La Cour de cassation considère pour sa part qu’il importait peu que la salariée n’ait pas été informée ou entendue dans le cadre de l’enquête dès lors que les investigations menées à cette occasion ne relèvent pas d’un dispositif de surveillance ou d’un contrôle de l’activité des salariés.

Ainsi, après avoir rappelé le principe de loyauté dans l’administration de la preuve et l’obligation d’information du salarié prévue à l’article L.1222-4 du Code du travail («Aucune information concernant personnellement un salarié ne peut être collectée par un dispositif qui n’a pas été porté préalablement à sa connaissance »), la Haute juridiction censure la décision de la Cour d’appel dans les termes suivants :

«Pour écarter le compte-rendu de l’enquête confiée par l’employeur à un organisme extérieur sur les faits reprochés à la salariée, la cour d’appel a retenu que celle-ci n’avait ni été informée de la mise en oeuvre de cette enquête ni entendue dans le cadre de celle-ci, de sorte que le moyen de preuve invoqué se heurtait à l’obligation de loyauté et était illicite.

En statuant ainsi, alors qu’une enquête effectuée au sein d’une entreprise à la suite de la dénonciation de faits de harcèlement moral n’est pas soumise aux dispositions de l’article L. 1222-4 du code du travail et ne constitue pas une preuve déloyale comme issue d’un procédé clandestin de surveillance de l’activité du salarié, la cour d’appel a violé par fausse application le texte et le principe susvisés. »

Ainsi, une enquête (interne ou menée par un prestataire externe) pourrait être diligentée à l’insu du salarié auquel des faits de harcèlement moral sont reprochés, sans que celui ne soit mis en mesure de présenter sa version des faits.

En pratique, ce n’est donc qu’à l’occasion de l’entretien préalable à une éventuelle sanction disciplinaire que le salarié aura l’occasion de s’expliquer concernant les allégations proférées à son encontre, sauf convention collective, règlement intérieur ou charte interne prévoyant des garanties procédurales spécifiques.

La question du contradictoire ne ressurgira qu’à l’issue de l’enquête – forcément menée à charge – alors que l’employeur envisage déjà de se séparer du salarié ou, a minima, de le sanctionner.

L’absence d’information du salarié mis en cause le prive également de la possibilité de recourir à la procédure de médiation prévue à l’article L. 1152-6 du Code du travailUne procédure de médiation peut être mise en œuvre par toute personne de l’entreprise s’estimant victime de harcèlement moral ou par la personne mise en cause ».)

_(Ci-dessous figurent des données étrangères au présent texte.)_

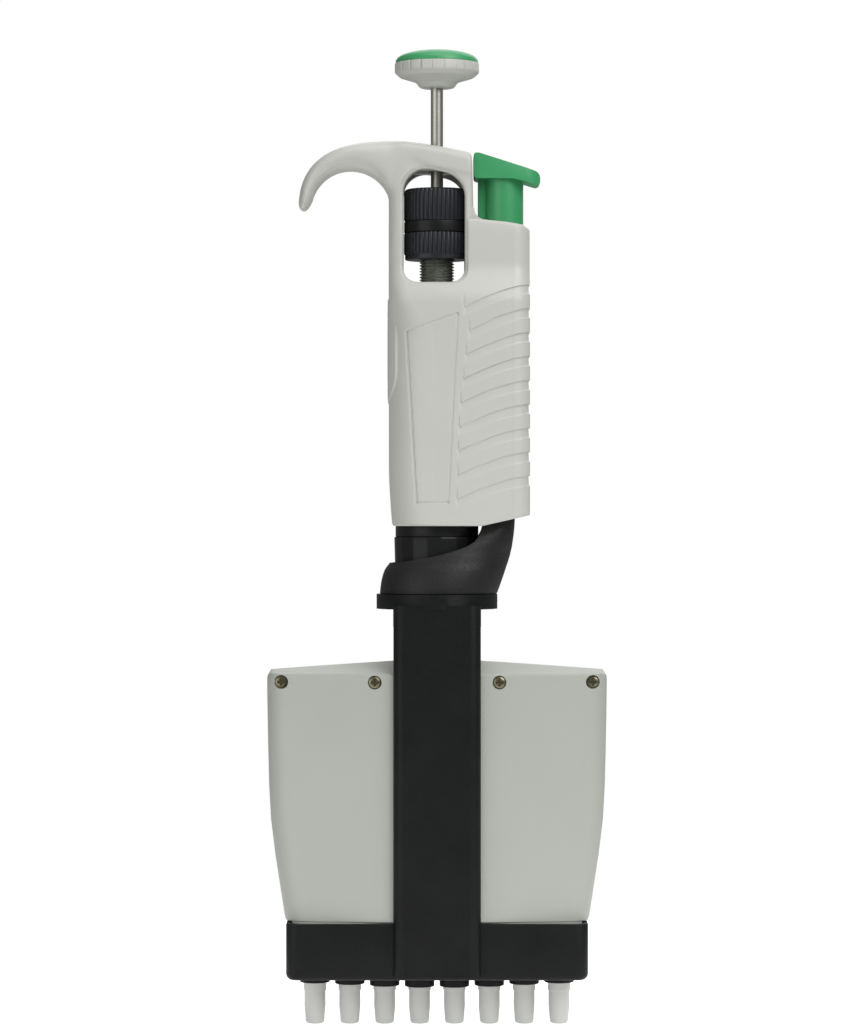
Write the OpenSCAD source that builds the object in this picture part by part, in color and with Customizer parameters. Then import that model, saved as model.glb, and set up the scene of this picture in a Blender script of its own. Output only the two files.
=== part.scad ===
// Eight-channel air-displacement pipette, in millimetres.
// The origin is on the plunger axis at the plane of the nozzle tips. +Z is up the handle,
// +X is the ejector button's side, the finger hook reaches towards -X and the front is -Y.

/* [Channels] */
// Distance from one nozzle to the next
pitch = 9; // [8.6:0.1:9]
// Radius of the land that a tip grips
land_r = 2.75; // [2.6:0.05:2.8]
// Radius at the mouth of a nozzle
mouth_r = 2.4; // [2:0.05:2.5]
// Radius of the air channel in a nozzle
channel_r = 1.2; // [0.8:0.1:1.5]
// Radius of a piston
piston_r = 2.52; // [2.3:0.02:2.54]

/* [Handle] */
// Half depth of the grip, front to back
grip_depth = 13; // [11.5:0.5:14]
// Half depth of the head and the hook
head_depth = 9.5; // [9.2:0.1:11]
// Radius of the button's disc
button_r = 10.9; // [9:0.1:12]
// Radius of the knob and the lock ring
knob_r = 8.25; // [7.5:0.05:8.4]
// Distance of the ejector post from the plunger axis
post_x = 17.25; // [17:0.05:17.4]

/* [Module] */
// Half width of the module shells at their widest
shell_w = 43.7; // [43:0.1:46]
// Half depth of the module shells at the middle
shell_depth = 12.7; // [12.2:0.1:12.8]
// Wall of the module shells
wall = 1.6; // [1.2:0.1:1.8]
// Half width of the ejector bar
bar_w = 38.6; // [38.6:0.05:38.9]
// Half width of the ejector column
column_w = 11.2; // [11:0.05:12]

/* [Travel] */
// Stroke of the plunger from rest to its first stop
stroke = 6; // [4:0.5:6]
// Further stroke that blows the last drop out
blow_out = 3.5; // [2:0.5:3.5]
// Travel of the tip ejector
eject = 8; // [6:0.5:8]

/* [Hidden] */
$fn = 96;
e = 0.01;
channels = 8;
half = (channels - 1) / 2;

// handle levels
handle_bottom = 128.3;
slope_x = 11.4;
slope_top = 131.1;
grip_left = -12.4;
grip_right = 23.8;
shoulder = 205.6;
head_bottom = 190.2;
head_right = 9.8;
head_top = 223.9;
crown_x = -11.5;
crown_top = 227;
hook_centre = [-14.38, 205.98];
hook_r = 21.4;
gap_centre = [-22.15, 209.45];
gap_r = 10.3;
hook_tip = [-34.05, 210.3];
tip_r = 0.9;
window = [-8.4, 7.3, 190.7, 219.6];
window_r = 3;
knob_space_r = 8.8;
axis_bore_r = 10.2;
axis_bore_top = 189.2;
spring_shelf = 134;
neck_top = 140;
hub_space = [5.5, 223.4];
// half width, bottom and top of the counter's surround and of its glass
bezel = [6, 160, 186.8];
glass = [3, 163.5, 182.5];

// plunger line
rod_r = 1.6;
rod_bore_r = 2.1;
screw_r = 4.53;
screw_bottom = 172;
screw_top = 203.9;
screw_travel = 5;
washer_bottom = 170.2;
collar_bottom = 168;
sleeve_bottom = 160;
ring_bottom = 164;
ring_pitch = 6;
ring_h = 5.5;
lock_bottom = 196.3;
band_top = 206.8;
knob_top = 215.1;
rod_bottom = 121.1;
rod_top = 243;
button_bottom = 241.3;
button_top = 248.2;
cap_top = 251.1;

// swivel joint
nut_r = 11.05;
nut_sides = 18;
nut_bottom = 112.5;
nut_top = 125.6;
neck_r = 10.7;
neck_thread_r = 9.1;
stem_r = 7;
stem_neck_r = 6;
head_r = 8.4;

// ejector
post_r = 5.05;
post_bottom = 185;
button_underside = 217.5;
button_edge = 9.9;
ejector_half = 6.2;
ejector_rod_r = 1.75;
fin = [207.1, 3];
tongue_hole = 8;
tongue_top = 145;
ledge = [148, 152];
arm_bottom = 110.9;
arm_bore_r = 11.5;
arm_r = 14.8;
flange_r = 15.6;
flange_bottom = 107;
flange_top = 110.8;
column_depth = 15.4;
column_bottom = 13.6;
column_corner = 2.8;
column_wall = 2.2;
bar_bottom = 12.4;
bar_top = 26.9;
bar_depth = 13.2;
bar_wall = 1.2;
bar_corner = 3.2;
bar_floor = 1.8;
collar_r = 3.85;
collar_steps = [2.9, 2.65, 2.2, 1.8];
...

Si la volonté de protéger les victimes de harcèlement moral peut expliquer cette position, il est fort à parier que le fait d’écarter le salarié concerné de l’enquête le concernant au mépris du principe du contradictoire, risque d’augmenter le contentieux déjà florissant sur le sujet.

Les praticiens constatent en effet une recrudescence du nombre de plaintes pour harcèlement moral, lesquelles ne reposent parfois que sur des rumeurs sans aucun élément sérieux ou précis – contrairement aux faits de l’affaire ayant donné lieu à cet arrêt.

Rappelons à cet égard que le juge ne peut fonder sa décision uniquement ou de manière déterminante sur des témoignages anonymes de sorte que l’identité du ou des salariés ayant dénoncé les faits de harcèlement devra nécessairement être dévoilée à l’auteur présumé afin de lui permettre de se défendre (Cass soc. 4 juillet 2018, n°17-18.241).